While I am a fan of what the NY Times stands for and would like to see quality journalism exist going forward, I am not convinced that the pay fence is quite the right approach.  Adopting the [Financial Times](http://www.ft.com/) model of trying to get only the most frequent users to pay is definitely a step up from an all around and un-differentiated paywall.  It recognizes the fact that different readers derive varying degrees of benefit from reading the NY Times.  But it still does so in a rather crude fashion that feels, well – like a fence.  Something to keep you out rather than draw you in.  Btw, there is a terrific [in-depth piece](http://www.niemanlab.org/2011/03/the-newsonomics-of-the-new-york-times-pay-fence/) over at Nieman that everyone should read.  
  
Kickstarter, on the other hand, is all about drawing you in.  It has a much more sophisticated model of allowing people to pick from many different levels in supporting a project.

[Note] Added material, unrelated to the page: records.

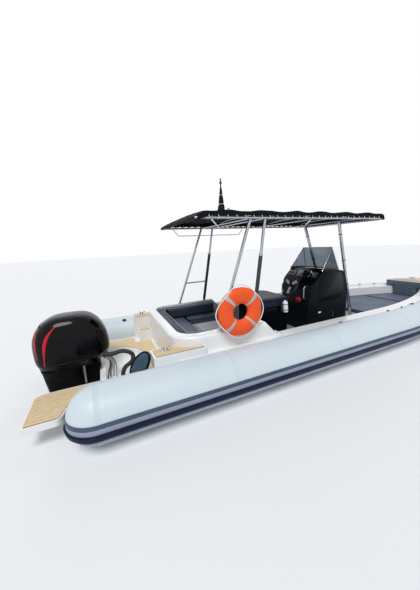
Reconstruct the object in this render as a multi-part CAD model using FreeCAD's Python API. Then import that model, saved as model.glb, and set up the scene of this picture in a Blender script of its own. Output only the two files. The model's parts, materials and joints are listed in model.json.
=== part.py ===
"""Rigid inflatable boat with an outboard engine, console and sun canopy.

Units are millimetres. The origin lies on the centreline, at the foot of the
transom's aft face, on the waterline. +X points to the bow, +Y to port, +Z up.
"""
import FreeCAD, Part
import math
import os

Vector = FreeCAD.Vector
UP = Vector(0, 0, 1)
AHEAD = Vector(1, 0, 0)
ABEAM = Vector(0, 1, 0)

# Buoyancy tube
tube_radius = 266.0
tube_y = 1098.0
tube_z = 300.0
tube_end_x = -10.0
straight_end_x = 4400.0
bow_side_radius = 6500.0
bow_nose_radius = 380.0

# Bands and strake on the tube, as angles round its section in degrees
upper_line_angles = (6.0, 10.0)
grey_band_angles = (-38.0, 6.0)
strake_angles = (-15.5, -6.5)
thin_line_angles = (-24.0, -22.0)
band_thickness = 3.0
strake_depth = 22.0
line_depth = 5.0
band_wrap_degrees = 150.0

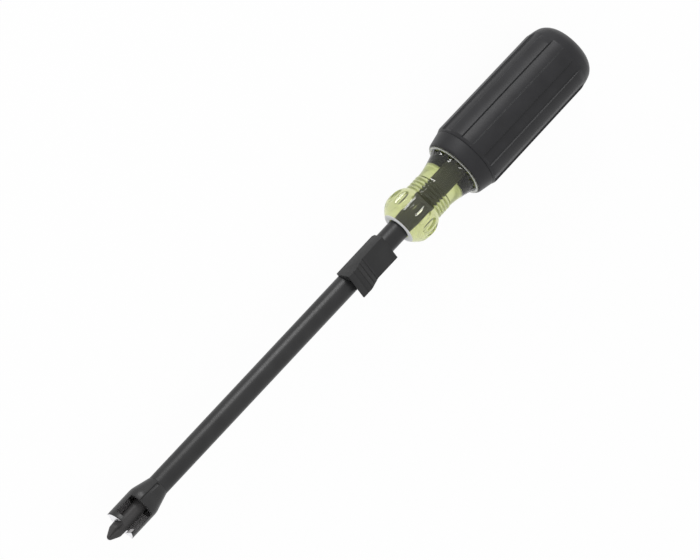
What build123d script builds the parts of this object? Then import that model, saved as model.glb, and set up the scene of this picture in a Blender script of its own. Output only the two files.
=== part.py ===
from build123d import *
import math
import os

# Cross-point screwdriver with a screw-holding cage on a sprung sliding barrel, in millimetres.
# X runs along the tool with the working tip at the origin and the handle at -X.
# Z points out of the thumb pad. Angles named "lean" turn from +Z towards +Y.

# Driver shaft and its cross point
shaft_diameter = 6.35
reach = 183.4
shaft_in_handle = 76.0
wing_span = 11.0
wing_thickness = 2.0
wing_length = 14.0
point_blunt_diameter = 2.3
point_blunt_length = 0.5
point_half_angle = 26.5
flute_core_radius = 0.75
flute_length = 8.5
flute_count = 4
flute_lean = -29.4

# Handle core, turned from a fluted bar
face_radius = 7.4
cap_length = 4.2
cap_radius = 11.1
cap_sag = 0.3
bulb_radius = 11.8
bulb_length = 15.3
bulb_shoulder_radius = 10.6
bulb_shoulder_length = 2.3
bulb_shoulder_sag = 0.25
bar_flute_count = 16
bar_flute_depth = 0.75
bar_ridge_width = 0.7
bar_flute_lean = 6.0
ring_count = 4
ring_pitch = 1.74
ring_root_radius = 8.5
ring_height = 0.75
cone_step = 0.25
cone_radius = 8.95
cone_hollow = 0.5
cone_end_radius = 11.95
flange_station = 34.9
flange_length = 0.5
flange_front_radius = 13.2
flange_radius = 13.6
core_radius = 12.4
core_corner_radius = 6.5
handle_length = 109.5

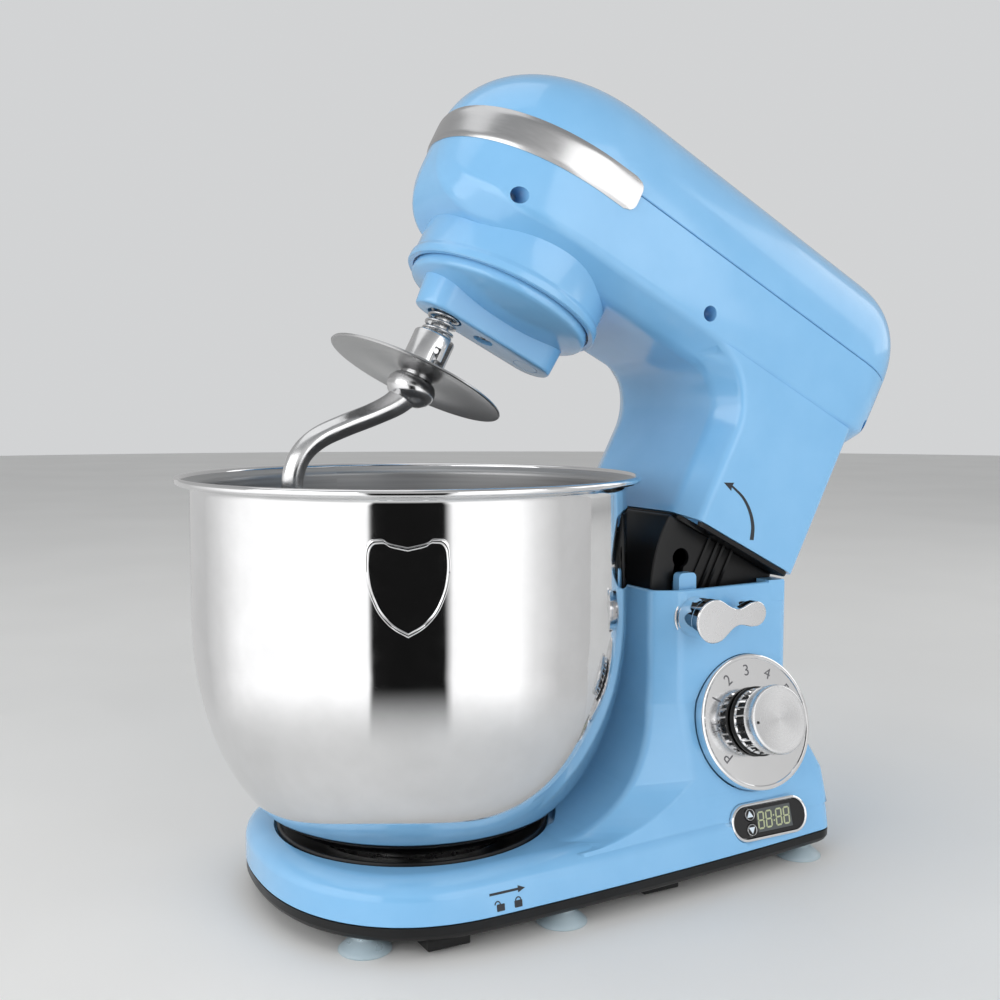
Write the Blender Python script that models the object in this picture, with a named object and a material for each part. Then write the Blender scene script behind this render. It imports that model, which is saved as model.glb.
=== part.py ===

The benefits that are provided at each level provide for a much larger range of expression of personal benefit from a project.  It is important to note that the benefit is generally of an emotional nature – what one receives in return is not hard, transactional value but rather things that convey meaning.  
  
Could a Kickstarter-like model work for the NY Times? We won’t really know until someone tries.  The model would need some tweaks, but by and large I believe it could succeed.  Instead of looking to fund the paper as a whole there might be projects around different individuals (e.g., columnists like [Nick Kristof](http://twitter.com/nickkristof)) or areas of inquiry (e.g. Afghanistan).  People could then support these at varying levels with benefits including such things as access to a group chat or even a sponsor by-line when the resulting pieces run.  I am still hoping that someone in journalism will experiment with a more innovative approach like that – and maybe it can still be the NY Times!